## Records for the task
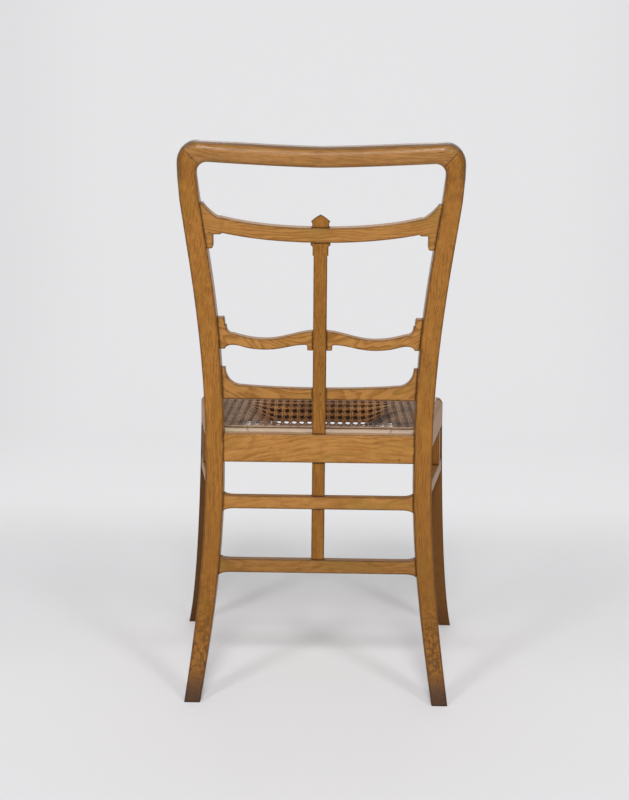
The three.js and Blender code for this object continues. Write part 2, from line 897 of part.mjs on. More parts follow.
// What lies between the rear posts and the front legs, on both sides
const betweenLegs = block([-reach, postDepth + clearance, 0], [reach, legBack - clearance, reach]);

function sideRail() {
  const section = railSection(sideRailThickness, railTopRound);
  const place = sideRailPlace().multiply(new THREE.Matrix4().makeTranslation(0, sideLength / 2, 0));
  const run = railRun(
    section, sideLength + 2 * overrun, new THREE.Vector3(-1, 0, 0), new THREE.Vector3(0, 1, 0), place,
  );
  return joined(run.intersect(betweenLegs), sideTenon(0), sideTenon(1));
}

const rearRail = {
  height: seatRearHeight,
  inset: rearRailInset,
  thickness: rearRailThickness,
  tenonMid: (tenonLow + tenonHigh) / 2,
  tenonHeight: railTenonHeight,
  tenonLength: railTenonLength,
  tenonThickness: railTenonThickness,
  tenonSetShare: 0.3,
};

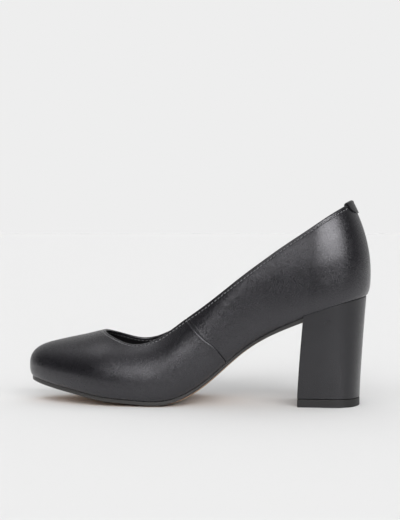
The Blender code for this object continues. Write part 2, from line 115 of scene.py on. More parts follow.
# %% Smooth curves through the tables
class Spline:
    """A smooth curve through the rows of a table, natural at both ends."""

    def __init__(self, xs, ys):
        self.x, self.y = np.asarray(xs, float), np.asarray(ys, float)
        step, slope = np.diff(self.x), np.diff(self.y) / np.diff(self.x)
        system, right = np.eye(len(self.x)), np.zeros(len(self.x))
        for i in range(1, len(self.x) - 1):
            system[i, i - 1 : i + 2] = step[i - 1], 2 * (step[i - 1] + step[i]), step[i]
            right[i] = 6 * (slope[i] - slope[i - 1])
        self.bend = np.linalg.solve(system, right)

    def __call__(self, x):
        x = np.clip(x, self.x[0], self.x[-1])
        i = np.clip(np.searchsorted(self.x, x) - 1, 0, len(self.x) - 2)
        h = self.x[i + 1] - self.x[i]
        a, b = (self.x[i + 1] - x) / h, (x - self.x[i]) / h
        curved = (a**3 - a) * self.bend[i] + (b**3 - b) * self.bend[i + 1]
        return a * self.y[i] + b * self.y[i + 1] + curved * h * h / 6


def column_of(name, unit):
    """The spline of one column of SECTIONS, in millimetres over x."""
    i = SECTION_COLUMNS.index(name)
    return Spline([row[0] * LENGTH for row in SECTIONS], [row[i] * unit for row in SECTIONS])


INNER, OUTER, CREST = (column_of(name, BALL_WIDTH) for name in ("inner", "outer", "crest"))
UNDER = column_of("under", SEAT_HEIGHT)
BELLY, CROWN = (column_of(name, INSTEP) for name in ("belly", "crown"))
TUCK, SOLE, ROUND = (column_of(name, 1.0) for name in ("tuck", "sole", "round"))
SIDE_LINE = Spline([a * LENGTH for a, _ in TOPLINE], [h * BACK_HEIGHT for _, h in TOPLINE])
print("Underside at the ball %.1f mm, at the seat %.1f mm" % (UNDER(0.38 * LENGTH), UNDER(LENGTH)))


# %% The surface of the last
def rounded(distance, reach, power):
    """0 at the end of the last, rising to 1 at reach from it along a superellipse."""
    t = np.clip(1 - distance / reach, 0, 1)
    return (1 - t**power) ** (1 / power)


def outline_y(side, x):
    """The widest line of the upper in plan."""
    ends = rounded(x, TOE_ROUND, TOE_POWER) * rounded(LENGTH - x, HEEL_ROUND, HEEL_POWER)
    return side * (INNER(x) if side == MEDIAL else OUTER(x)) * ends


def widest_z(x):
    return UNDER(x) + BELLY(x)


def lean(x, z):
    """How far a point of the heel part is moved forward by the lean of the back."""
    share = np.clip((x - (LENGTH - LEAN_REACH)) / LEAN_REACH, 0, 1)
    reach = np.clip((z - widest_z(LENGTH)) / (BACK_HEIGHT - widest_z(LENGTH)), 0, None)
    return BACK_LEAN * reach**2 * share * share * (3 - 2 * share)


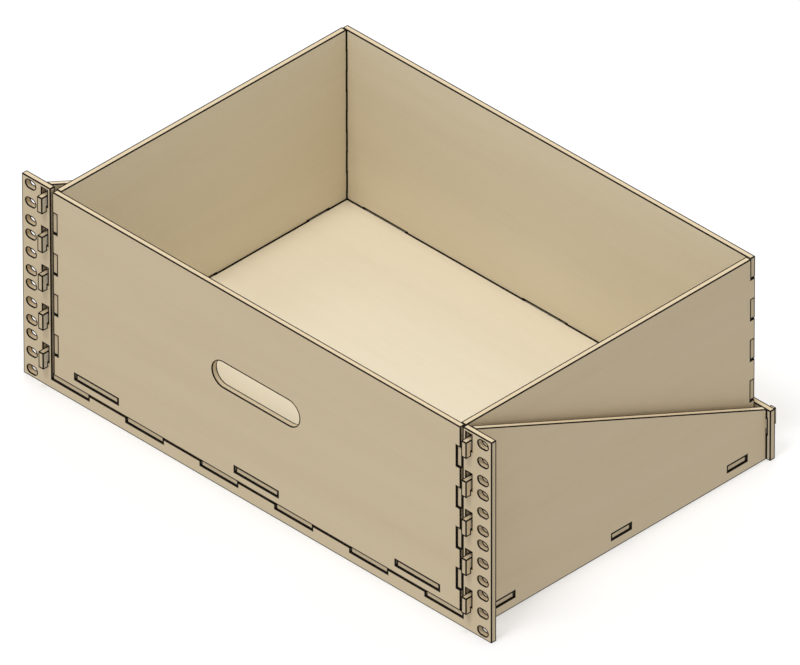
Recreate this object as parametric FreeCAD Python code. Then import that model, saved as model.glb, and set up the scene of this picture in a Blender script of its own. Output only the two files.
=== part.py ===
import FreeCAD, Part
import os

# Four-unit drawer for a 19-inch rack, cut from 5 mm plywood sheet.
# A sleeve of five panels hooks and slots together behind the rack face. A finger-jointed
# box slides in it, carried on the sleeve's bottom panel and stopped by the rear panel.
#
# Millimetres. X runs to the right, Y to the rear and Z up. The origin is under the middle
# of the closed drawer, at the level of the sleeve's underside.

# ---- sheet and joints ----
sheet = 5.0                # thickness of every panel
tab_depth = 4.0            # how far a tab or finger enters the panel beside it
lay_play = 0.35            # gap above a panel that lies in a slot
hook_play = 0.5            # gap beside and above a hook in its slot
strip_play = 0.5           # gap at each end of a finger in the strip's notches
bottom_tab_play = 0.25     # gap at each end of a tab of the sleeve's bottom
floor_tab_play = 1.0       # gap at each end of a tab of the box's floor

# ---- rack face ----
unit_height = 44.45
unit_clearance = 0.4       # a panel is this much lower than its rack units, half at each edge
face_units = 4
face_width = 482.6
ear_width = 29.2
hole_edge_distance = 8.75  # middle of a rack hole from the outer edge of its ear
unit_hole_first = 6.35     # lowest hole of a unit, above the unit's lower edge
unit_hole_pitch = 15.875
unit_hole_count = 3
hole_length = 10.3
hole_height = 6.8
strip_divisions = 11       # notches and teeth along the strip, a notch at each end

# ---- sleeve ----
side_depth = 300.0         # front to rear, between the face and the rear panel
side_inset = 3.5           # inner face of a side, outwards of the face's opening
bottom_height = 8.0        # underside of the sleeve's bottom panel
bottom_tab_count = 3       # tabs along each side of the sleeve's bottom
bottom_tab_length = 19.5
bottom_tab_inset = 30.0    # middle of the end tab from the panel's end
rear_units = 1
rear_overhang = 3.8        # rear panel beyond each side

# ---- hooks on the sleeve's sides ----
hook_count = 5
hook_height = 14.0
hook_lip = 4.4             # how far the lip reaches past the edge of its slot
hook_reach = 5.0           # thickness of the lip, standing out of the face
hook_lowest = 21.6         # lower edge of the lowest slot
hook_top_margin = 3.0      # upper edge of the top slot, below the top of the face
rear_slot_margin = 7.75    # upper edge of a rear slot, below the top of the rear panel

# ---- drawer box ----
running_gap = 0.2          # under the box
drawer_side_gap = 1.6      # between the box and each side of the face's opening
drawer_top_gap = 1.7       # top of the box below the top of the face
drawer_rear_gap = 1.5      # back of the box to the rear panel
corner_divisions = 9       # fingers and notches up each corner
drawer_floor_lift = 6.4    # underside of the floor above the box's lower edge
front_tab_count = 3        # floor tabs in the front and in the back
front_tab_length = 43.0
front_tab_inset = 40.0
side_tab_count = 3         # floor tabs in each side
side_tab_length = 20.0
side_tab_inset = 30.0
handle_length = 90.0
handle_height = 22.5
handle_drop = 75.0         # middle of the handle slot below the top of the box

# ---- levels and faces that several panels share ----
face_height = face_units * unit_height - unit_clearance
rear_height = rear_units * unit_height - unit_clearance
opening_half = face_width / 2 - ear_width
side_inner = opening_half + side_inset
side_outer = side_inner + sheet
sleeve_front = -side_depth / 2
sleeve_rear = side_depth / 2
face_front = sleeve_front - sheet
bottom_top = bottom_height + sheet
hook_neck = hook_height - hook_lip
hook_slot_height = hook_height + hook_play
rear_slot_top = rear_height - rear_slot_margin

box_low = bottom_top + running_gap
box_top = face_height - drawer_top_gap
box_outer = opening_half - drawer_side_gap
box_inner = box_outer - sheet
box_front = face_front
box_rear = sleeve_rear - drawer_rear_gap
box_front_inner = box_front + sheet
box_rear_inner = box_rear - sheet
floor_low = box_low + drawer_floor_lift
end_half = box_inner + tab_depth

PLANES = {
    "xz": (FreeCAD.Vector(1, 0, 0), FreeCAD.Vector(0, 0, 1), FreeCAD.Vector(0, 1, 0)),
    "yz": (FreeCAD.Vector(0, 1, 0), FreeCAD.Vector(0, 0, 1), FreeCAD.Vector(1, 0, 0)),
    "xy": (FreeCAD.Vector(1, 0, 0), FreeCAD.Vector(0, 1, 0), FreeCAD.Vector(0, 0, 1)),
}


def spaced(first, last, count):
    """Return count values evenly spaced from first to last."""
    if count == 1:
        return [(first + last) / 2]
    return [first + (last - first) * i / (count - 1) for i in range(count)]


def spans(centres, length, play=0.0):
    """Return (from, to) pairs of the given length about each centre, widened at both ends."""
    reach = length / 2 + play
    return [(centre - reach, centre + reach) for centre in centres]


def division_spans(low, high, divisions, first, play=0.0):
    """Return every second of the equal divisions from low to high, starting with number first."""
    pitch = (high - low) / divisions
    centres = [low + pitch * (i + 0.5) for i in range(first, divisions, 2)]
    return spans(centres, pitch, play)


def stepped_line(start, end, level, steps, rise, along=0):
    """Return the corners of a straight edge that steps by rise over each span.

    The edge runs from start to end along coordinate number along, at the given level of the
    other coordinate. The spans may be in any order.
    """
    forward = end > start
    corners = [(start, level)]
    for low, high in sorted(steps, reverse=not forward):
        enter, leave = (low, high) if forward else (high, low)
        corners += [(enter, level), (enter, level + rise), (leave, level + rise), (leave, level)]
    corners.append((end, level))
    return corners if along == 0 else [(b, a) for a, b in corners]


def closed_wire(corners, plane, offset):
    """Return the closed polygon through corners given in the plane's own two coordinates.

    A corner that repeats the one before it, where two edges meet, is left out.
    """
    u_axis, v_axis, normal = PLANES[plane]
    before = corners[-1:] + corners[:-1]
    points = [u_axis * u + v_axis * v + normal * offset
              for (u, v), previous in zip(corners, before) if (u, v) != previous]
    return Part.makePolygon(points + points[:1])


def rectangle(u_span, v_span):
    """Return the corners of a rectangle."""
    (u0, u1), (v0, v1) = u_span, v_span
    return [(u0, v0), (u1, v0), (u1, v1), (u0, v1)]


def stadium_wire(centre, length, height, plane, offset):
    """Return a slot outline with round ends, long along the plane's first coordinate."""
    u_axis, v_axis, normal = PLANES[plane]
    middle = u_axis * centre[0] + v_axis * centre[1] + normal * offset
    radius = height / 2
    reach = length / 2 - radius
    right = middle + u_axis * reach
    left = middle - u_axis * reach
    up = v_axis * radius
    edges = [
        Part.LineSegment(left - up, right - up).toShape(),
        Part.Arc(right - up, right + u_axis * radius, right + up).toShape(),
        Part.LineSegment(right + up, left + up).toShape(),
        Part.Arc(left + up, left - u_axis * radius, left - up).toShape(),
    ]
    return Part.Wire(edges)


def panel(outline, plane, offset, slots=(), round_slots=()):
    """Return one sheet panel, cut to an outline and pierced by slots.

    The near face lies at offset along the plane's normal. Slots are lists of corners, and
    round slots are (centre, length, height).
    """
    wires = [closed_wire(outline, plane, offset)]
    wires += [closed_wire(corners, plane, offset) for corners in slots]
    wires += [stadium_wire(*slot, plane, offset) for slot in round_slots]
    face = Part.makeFace(wires, "Part::FaceMakerBullseye")
    return face.extrude(PLANES[plane][2] * sheet)


def hook_slot_bottoms():
    """Return the lower edge of each hook slot in an ear, from the lowest up."""
    highest = face_height - hook_top_margin - hook_slot_height
    return spaced(hook_lowest, highest, hook_count)


def side_thickness_span(side):
    """Return the span across X of a hook slot on side -1 or +1, with its play."""
    middle = side * (side_inner + side_outer) / 2
    return spans([middle], sheet, hook_play)[0]


def bottom_tab_spans(play=0.0):
    """Return the spans along Y of the tabs between the sleeve's bottom and its sides."""
    first = sleeve_front + bottom_tab_inset
    return spans(spaced(first, sleeve_rear - bottom_tab_inset, bottom_tab_count),
                 bottom_tab_length, play)


def floor_front_spans(play=0.0):
    """Return the spans along X of the floor tabs in the box's front and back."""
    reach = box_inner - front_tab_inset
    return spans(spaced(-reach, reach, front_tab_count), front_tab_length, play)


def floor_side_spans(play=0.0):
    """Return the spans along Y of the floor tabs in the box's sides."""
    first = box_front_inner + side_tab_inset
    return spans(spaced(first, box_rear_inner - side_tab_inset, side_tab_count),
                 side_tab_length, play)


def corner_finger_spans():
    """Return the spans along Z of the side panels' fingers, which fill the corners' notches."""
    return division_spans(box_low, box_top, corner_divisions, 1)


def strip_notch_spans(play=0.0):
    """Return the spans along X of the strip's notches, narrowed at both ends by the play."""
    return division_spans(-opening_half, opening_half, strip_divisions, 0, -play)


def front_frame():
    """Return the rack face: two pierced ears joined by a notched strip under the opening."""
    half = face_width / 2
    notches = strip_notch_spans()
    teeth = [(left[1], right[0]) for left, right in zip(notches, notches[1:])]
    outline = [(-half, 0), (half, 0), (half, face_height), (opening_half, face_height)]
    outline += stepped_line(opening_half, -opening_half, bottom_height, teeth, tab_depth)
    outline += [(-opening_half, face_height), (-half, face_height)]

    slots = []
    for side in (-1, 1):
        for low in hook_slot_bottoms():
            slots.append(rectangle(side_thickness_span(side), (low, low + hook_slot_height)))

    first_hole = unit_hole_first - unit_clearance / 2
    holes = []
    for column in (hole_edge_distance - half, half - hole_edge_distance):
        for unit in range(face_units):
            for row in range(unit_hole_count):
                level = unit * unit_height + first_hole + row * unit_hole_pitch
                holes.append(((column, level), hole_length, hole_height))
    return panel(outline, "xz", face_front, slots, holes)


def front_hook(slot_low):
    """Return the corners of a hook whose lip hangs down in front of the face, from its top."""
    tip = face_front - hook_reach
    top = slot_low + hook_neck
    lip_end = slot_low - hook_lip
    return [(sleeve_front, top), (tip, top), (tip, lip_end), (face_front, lip_end),
            (face_front, slot_low), (sleeve_front, slot_low)]


def rear_hook():
    """Return the corners of the hook whose lip stands up behind the rear panel, from below."""
    seat = sleeve_rear + sheet
    tip = seat + hook_reach
    low = rear_slot_top - hook_neck
    lip_end = rear_slot_top + hook_lip
    return [(sleeve_rear, low), (tip, low), (tip, lip_end), (seat, lip_end),
            (seat, rear_slot_top), (sleeve_rear, rear_slot_top)]


def sleeve_side(side):
    """Return the sloping side panel on side -1 (left) or +1 (right)."""
    outline = [(sleeve_front, 0), (sleeve_rear, 0)]
    outline += rear_hook()
    outline += [(sleeve_rear, rear_height), (sleeve_front, face_height)]
    for slot_low in reversed(hook_slot_bottoms()):
        outline += front_hook(slot_low)
    level = (bottom_height, bottom_top + lay_play)
    slots = [rectangle(span, level) for span in bottom_tab_spans(bottom_tab_play)]
    return panel(outline, "yz", min(side * side_inner, side * side_outer), slots)


def rear_panel():
    """Return the low rear panel, which hangs on the sides' rear hooks."""
    half = side_outer + rear_overhang
    outline = rectangle((-half, half), (0, rear_height))
    level = (rear_slot_top - hook_slot_height, rear_slot_top)
    slots = [rectangle(side_thickness_span(side), level) for side in (-1, 1)]
    return panel(outline, "xz", sleeve_rear, slots)


def sleeve_bottom():
    """Return the panel that the box slides on, with front fingers and side tabs."""
    tabs = bottom_tab_spans()
    outline = stepped_line(-side_inner, side_inner, sleeve_front,
                           strip_notch_spans(strip_play), -tab_depth)
    outline += stepped_line(sleeve_front, sleeve_rear, side_inner, tabs, tab_depth, along=1)
    outline += stepped_line(sleeve_rear, sleeve_front, -side_inner, tabs, -tab_depth, along=1)
    return panel(outline, "xy", bottom_height)


def box_end(offset, round_slots=()):
    """Return the box's front or back, notched for the sides and slotted for the floor."""
    notches = corner_finger_spans()
    outline = [(-end_half, box_low), (end_half, box_low)]
    outline += stepped_line(box_low, box_top, end_half, notches, -tab_depth, along=1)
    outline += stepped_line(box_top, box_low, -end_half, notches, tab_depth, along=1)
    level = (floor_low, floor_low + sheet + lay_play)
    slots = [rectangle(span, level) for span in floor_front_spans(floor_tab_play)]
    return panel(outline, "xz", offset, slots, round_slots)


def box_front_panel():
    """Return the box's front, with the round-ended handle slot."""
    handle = ((0, box_top - handle_drop), handle_length, handle_height)
    return box_end(box_front, [handle])


def box_side(side):
    """Return the box's side panel on side -1 (left) or +1 (right)."""
    fingers = corner_finger_spans()
    outline = stepped_line(box_low, box_top, box_rear_inner, fingers, tab_depth, along=1)
    outline += stepped_line(box_top, box_low, box_front_inner, fingers, -tab_depth, along=1)
    level = (floor_low, floor_low + sheet + lay_play)
    slots = [rectangle(span, level) for span in floor_side_spans(floor_tab_play)]
    return panel(outline, "yz", min(side * box_inner, side * box_outer), slots)


def box_floor():
    """Return the box's floor, with tabs on all four edges."""
    ends = floor_front_spans()
    sides = floor_side_spans()
    outline = stepped_line(-box_inner, box_inner, box_front_inner, ends, -tab_depth)
    outline += stepped_line(box_front_inner, box_rear_inner, box_inner, sides, tab_depth, along=1)
    outline += stepped_line(box_inner, -box_inner, box_rear_inner, ends, tab_depth)
    outline += stepped_line(box_rear_inner, box_front_inner, -box_inner, sides, -tab_depth, along=1)
    return panel(outline, "xy", floor_low)


def build():
    """Return every piece of the drawer by its name."""
    return {
        "front_frame": front_frame(),
        "sleeve_side_left": sleeve_side(-1),
        "sleeve_side_right": sleeve_side(1),
        "sleeve_rear_panel": rear_panel(),
        "sleeve_bottom": sleeve_bottom(),
        "drawer_front": box_front_panel(),
        "drawer_back": box_end(box_rear_inner),
        "drawer_side_left": box_side(-1),
        "drawer_side_right": box_side(1),
        "drawer_floor": box_floor(),
    }


os.makedirs("parts", exist_ok=True)
for name, shape in build().items():
    shape.exportStep("parts/" + name + ".step")
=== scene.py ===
"""Looks of a sliding rack drawer: a flat-pack rack sleeve and the open box that slides in it.

Every part is a panel cut by laser from one 5 mm birch plywood sheet. Each panel keeps the outline of
its solid and gets what the cutting leaves on it: pale birch faces with their grain, cut edges that
show the plies, and a thin scorched line along every arris.
"""

import logging
import math
from dataclasses import dataclass, field
from enum import Enum
from operator import itemgetter

import bpy
import numpy as np
from mathutils import Matrix, Vector
from mathutils.geometry import delaunay_2d_cdt


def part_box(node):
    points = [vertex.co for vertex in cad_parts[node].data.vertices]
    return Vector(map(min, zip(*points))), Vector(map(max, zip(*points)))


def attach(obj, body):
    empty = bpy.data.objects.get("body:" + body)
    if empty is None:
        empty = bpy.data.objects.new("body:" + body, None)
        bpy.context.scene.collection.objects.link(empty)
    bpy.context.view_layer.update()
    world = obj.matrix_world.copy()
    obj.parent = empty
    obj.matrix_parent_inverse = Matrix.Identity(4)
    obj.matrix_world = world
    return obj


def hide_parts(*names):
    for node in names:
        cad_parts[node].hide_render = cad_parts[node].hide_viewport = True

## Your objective
Each line from the one bearing "box_rear_inner, ends, tab_depth)" through the one bearing "obj.parent = empty" is to be duplicated without change; all remaining lines are to be left out.

## Exercise response
    outline += stepped_line(box_inner, -box_inner, box_rear_inner, ends, tab_depth)
    outline += stepped_line(box_rear_inner, box_front_inner, -box_inner, sides, -tab_depth, along=1)
    return panel(outline, "xy", floor_low)


def build():
    """Return every piece of the drawer by its name."""
    return {
        "front_frame": front_frame(),
        "sleeve_side_left": sleeve_side(-1),
        "sleeve_side_right": sleeve_side(1),
        "sleeve_rear_panel": rear_panel(),
        "sleeve_bottom": sleeve_bottom(),
        "drawer_front": box_front_panel(),
        "drawer_back": box_end(box_rear_inner),
        "drawer_side_left": box_side(-1),
        "drawer_side_right": box_side(1),
        "drawer_floor": box_floor(),
    }


os.makedirs("parts", exist_ok=True)
for name, shape in build().items():
    shape.exportStep("parts/" + name + ".step")
=== scene.py ===
"""Looks of a sliding rack drawer: a flat-pack rack sleeve and the open box that slides in it.

Every part is a panel cut by laser from one 5 mm birch plywood sheet. Each panel keeps the outline of
its solid and gets what the cutting leaves on it: pale birch faces with their grain, cut edges that
show the plies, and a thin scorched line along every arris.
"""

import logging
import math
from dataclasses import dataclass, field
from enum import Enum
from operator import itemgetter

import bpy
import numpy as np
from mathutils import Matrix, Vector
from mathutils.geometry import delaunay_2d_cdt


def part_box(node):
    points = [vertex.co for vertex in cad_parts[node].data.vertices]
    return Vector(map(min, zip(*points))), Vector(map(max, zip(*points)))


def attach(obj, body):
    empty = bpy.data.objects.get("body:" + body)
    if empty is None:
        empty = bpy.data.objects.new("body:" + body, None)
        bpy.context.scene.collection.objects.link(empty)
    bpy.context.view_layer.update()
    world = obj.matrix_world.copy()
    obj.parent = empty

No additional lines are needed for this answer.